BEGIN SOURCE MATERIAL

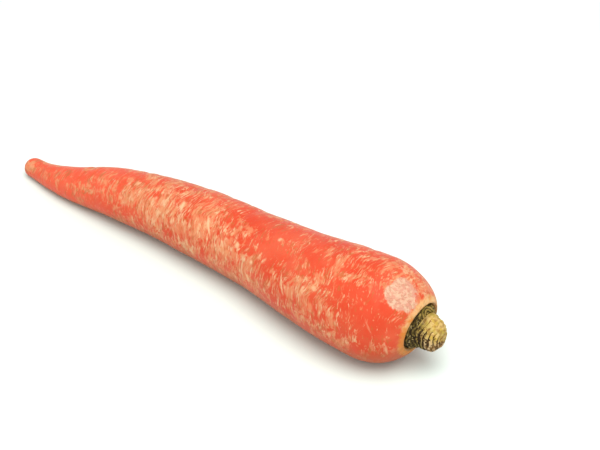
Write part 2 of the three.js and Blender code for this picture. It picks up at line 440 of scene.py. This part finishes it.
def scab_shape(along, angle, radius, points):
    """The scab's share at each point, from 0 to 1, and the share of its raised rim."""
    # The rounded shoulder is longer over its surface than along the root's line.
    top = points[:, ROOT_SIDES // 4]
    over = np.concatenate([[0], np.cumsum(np.linalg.norm(np.diff(top, axis=0), axis=1))])
    middle_over = np.interp(SCAB["along"], along[:-SOCKET_RINGS], over[:-SOCKET_RINGS])
    forward = over[:, None] - middle_over
    sideways = turn(math.radians(SCAB["angle"]), angle) * radius
    bearing = np.arctan2(sideways, forward)
    wobble = 1 + 0.09 * np.sin(3 * bearing + 1) + 0.05 * np.sin(5 * bearing)
    distance = np.sqrt(forward ** 2 + sideways ** 2) / (SCAB["reach"] * wobble)
    # The scab ends in a clear edge towards the tip and fades out towards the crown.
    fading = smoothstep(forward - sideways, 0, 1.2 * SCAB["reach"])
    scab = 1 - smoothstep(distance, 0.78 - 0.4 * fading, 1.12 + 0.25 * fading)
    return scab, np.exp(-((distance - 1.0) / 0.09) ** 2)


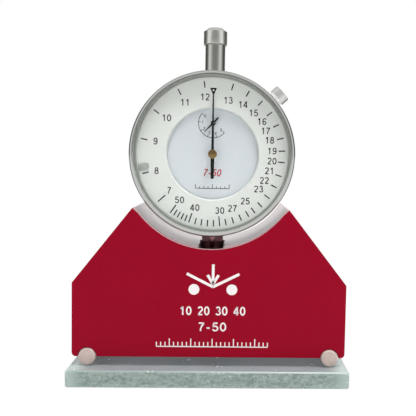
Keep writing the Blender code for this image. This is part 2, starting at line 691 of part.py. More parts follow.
def make_foot():
    half = FOOT_LENGTH / 2
    foot_z = FRAME_BASE
    foot = turned("measuring_foot", shaft(ROD_RADIUS, -half, half, ROD_CHAMFER), ROUND_STEPS)
    socket_bottom = foot_z + ROD_RADIUS - PLUNGER_RADIUS
    cut(foot, drill(PLUNGER_RADIUS / 2 + RUN, socket_bottom, COLLAR_BOTTOM, steps=TINY_ROUND_STEPS))
    place(foot, CERAMIC, (0, 0, foot_z), FACING_FRONT)

    shoulder = foot_z + ROD_RADIUS + SEAT
    profile = [(0, PLUNGER_TOP), (PLUNGER_RADIUS - PLUNGER_CHAMFER, PLUNGER_TOP),
               (PLUNGER_RADIUS, PLUNGER_TOP - PLUNGER_CHAMFER), (PLUNGER_RADIUS, COLLAR_TOP),
               (PLUNGER_COLLAR_RADIUS, COLLAR_TOP), (PLUNGER_COLLAR_RADIUS, COLLAR_BOTTOM),
               (PLUNGER_RADIUS, COLLAR_BOTTOM), (PLUNGER_RADIUS, shoulder),
               (PLUNGER_RADIUS / 2, shoulder), (PLUNGER_RADIUS / 2, socket_bottom + SEAT),
               (0, socket_bottom + SEAT)]
    place(turned("foot_plunger", profile, ROUND_STEPS), STEEL)

    spring_bottom = COLLAR_TOP + SEAT
    spring_top = GUIDE_FLANGE_BOTTOM - SEAT
    points = coil_points(FOOT_SPRING_RADIUS, FOOT_SPRING_TURNS, spring_bottom, spring_top,
                         2 * FOOT_SPRING_WIRE)
    print_least_gap("foot_spring", points[1:-1], FOOT_SPRING_WIRE, COIL_POINTS)
    place(wire("foot_spring", points, FOOT_SPRING_WIRE), STEEL)

    bore = PLUNGER_RADIUS + RUN
    top = STEM_BOTTOM - GUIDE_BUSH_TOP_GAP
    flange_top = CHAMBER_TOP - SEAT
    profile = [(BUSH_RADIUS, top), (BUSH_RADIUS, flange_top), (GUIDE_BUSH_FLANGE, flange_top),
               (GUIDE_BUSH_FLANGE, GUIDE_FLANGE_BOTTOM), (bore, GUIDE_FLANGE_BOTTOM), (bore, top)]
    place(turned("foot_guide_bush", profile, ROUND_STEPS, True), BRASS)


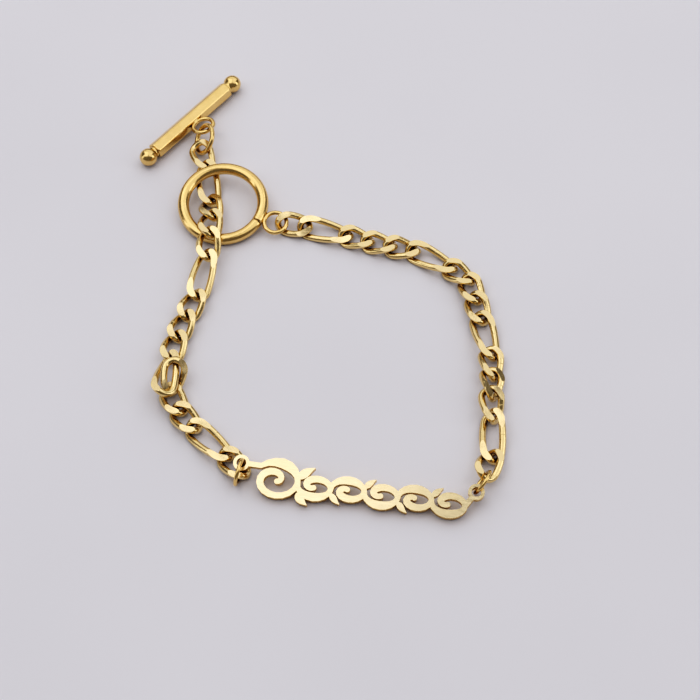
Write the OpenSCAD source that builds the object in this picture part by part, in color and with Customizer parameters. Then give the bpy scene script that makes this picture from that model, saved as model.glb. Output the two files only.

END SOURCE MATERIAL

WORK TO COMPLETE >>
Every line above should be printed again exactly as it stands.

SOLUTION TO THE EXERCISE >>
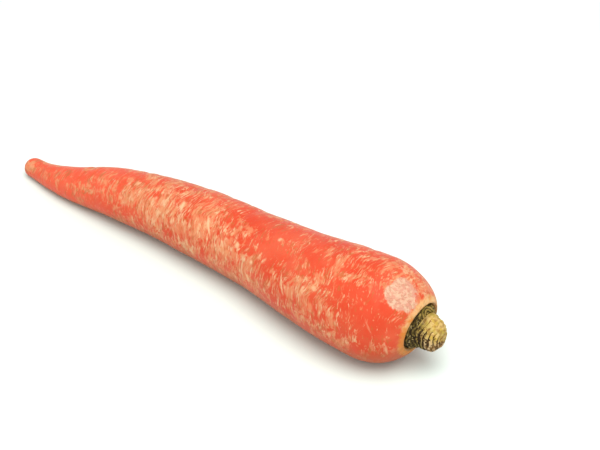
Write part 2 of the three.js and Blender code for this picture. It picks up at line 440 of scene.py. This part finishes it.
def scab_shape(along, angle, radius, points):
    """The scab's share at each point, from 0 to 1, and the share of its raised rim."""
    # The rounded shoulder is longer over its surface than along the root's line.
    top = points[:, ROOT_SIDES // 4]
    over = np.concatenate([[0], np.cumsum(np.linalg.norm(np.diff(top, axis=0), axis=1))])
    middle_over = np.interp(SCAB["along"], along[:-SOCKET_RINGS], over[:-SOCKET_RINGS])
    forward = over[:, None] - middle_over
    sideways = turn(math.radians(SCAB["angle"]), angle) * radius
    bearing = np.arctan2(sideways, forward)
    wobble = 1 + 0.09 * np.sin(3 * bearing + 1) + 0.05 * np.sin(5 * bearing)
    distance = np.sqrt(forward ** 2 + sideways ** 2) / (SCAB["reach"] * wobble)
    # The scab ends in a clear edge towards the tip and fades out towards the crown.
    fading = smoothstep(forward - sideways, 0, 1.2 * SCAB["reach"])
    scab = 1 - smoothstep(distance, 0.78 - 0.4 * fading, 1.12 + 0.25 * fading)
    return scab, np.exp(-((distance - 1.0) / 0.09) ** 2)


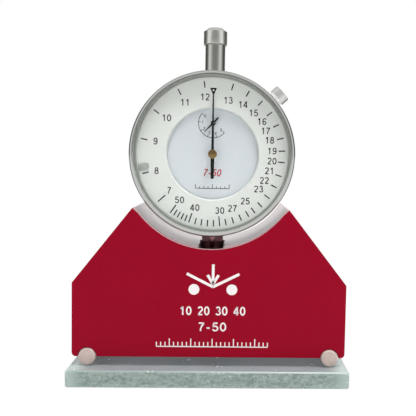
Keep writing the Blender code for this image. This is part 2, starting at line 691 of part.py. More parts follow.
def make_foot():
    half = FOOT_LENGTH / 2
    foot_z = FRAME_BASE
    foot = turned("measuring_foot", shaft(ROD_RADIUS, -half, half, ROD_CHAMFER), ROUND_STEPS)
    socket_bottom = foot_z + ROD_RADIUS - PLUNGER_RADIUS
    cut(foot, drill(PLUNGER_RADIUS / 2 + RUN, socket_bottom, COLLAR_BOTTOM, steps=TINY_ROUND_STEPS))
    place(foot, CERAMIC, (0, 0, foot_z), FACING_FRONT)

    shoulder = foot_z + ROD_RADIUS + SEAT
    profile = [(0, PLUNGER_TOP), (PLUNGER_RADIUS - PLUNGER_CHAMFER, PLUNGER_TOP),
               (PLUNGER_RADIUS, PLUNGER_TOP - PLUNGER_CHAMFER), (PLUNGER_RADIUS, COLLAR_TOP),
               (PLUNGER_COLLAR_RADIUS, COLLAR_TOP), (PLUNGER_COLLAR_RADIUS, COLLAR_BOTTOM),
               (PLUNGER_RADIUS, COLLAR_BOTTOM), (PLUNGER_RADIUS, shoulder),
               (PLUNGER_RADIUS / 2, shoulder), (PLUNGER_RADIUS / 2, socket_bottom + SEAT),
               (0, socket_bottom + SEAT)]
    place(turned("foot_plunger", profile, ROUND_STEPS), STEEL)

    spring_bottom = COLLAR_TOP + SEAT
    spring_top = GUIDE_FLANGE_BOTTOM - SEAT
    points = coil_points(FOOT_SPRING_RADIUS, FOOT_SPRING_TURNS, spring_bottom, spring_top,
                         2 * FOOT_SPRING_WIRE)
    print_least_gap("foot_spring", points[1:-1], FOOT_SPRING_WIRE, COIL_POINTS)
    place(wire("foot_spring", points, FOOT_SPRING_WIRE), STEEL)

    bore = PLUNGER_RADIUS + RUN
    top = STEM_BOTTOM - GUIDE_BUSH_TOP_GAP
    flange_top = CHAMBER_TOP - SEAT
    profile = [(BUSH_RADIUS, top), (BUSH_RADIUS, flange_top), (GUIDE_BUSH_FLANGE, flange_top),
               (GUIDE_BUSH_FLANGE, GUIDE_FLANGE_BOTTOM), (bore, GUIDE_FLANGE_BOTTOM), (bore, top)]
    place(turned("foot_guide_bush", profile, ROUND_STEPS, True), BRASS)


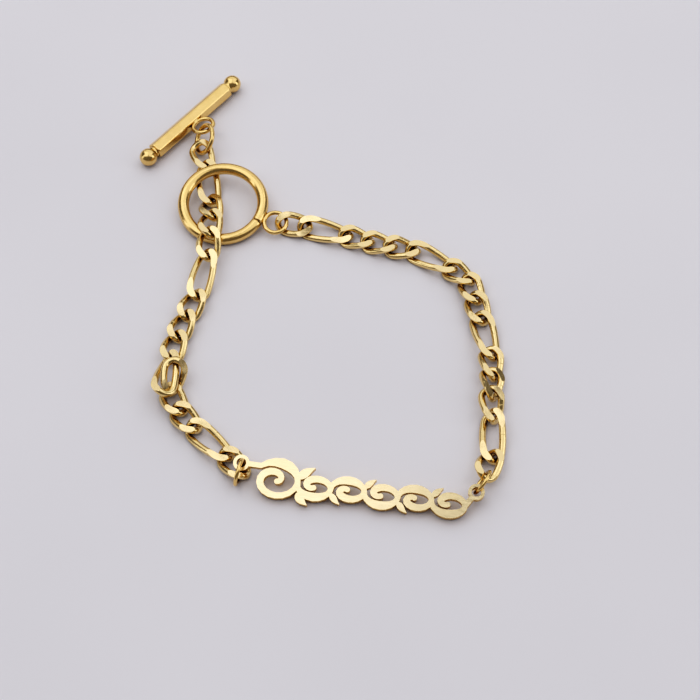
Write the OpenSCAD source that builds the object in this picture part by part, in color and with Customizer parameters. Then give the bpy scene script that makes this picture from that model, saved as model.glb. Output the two files only.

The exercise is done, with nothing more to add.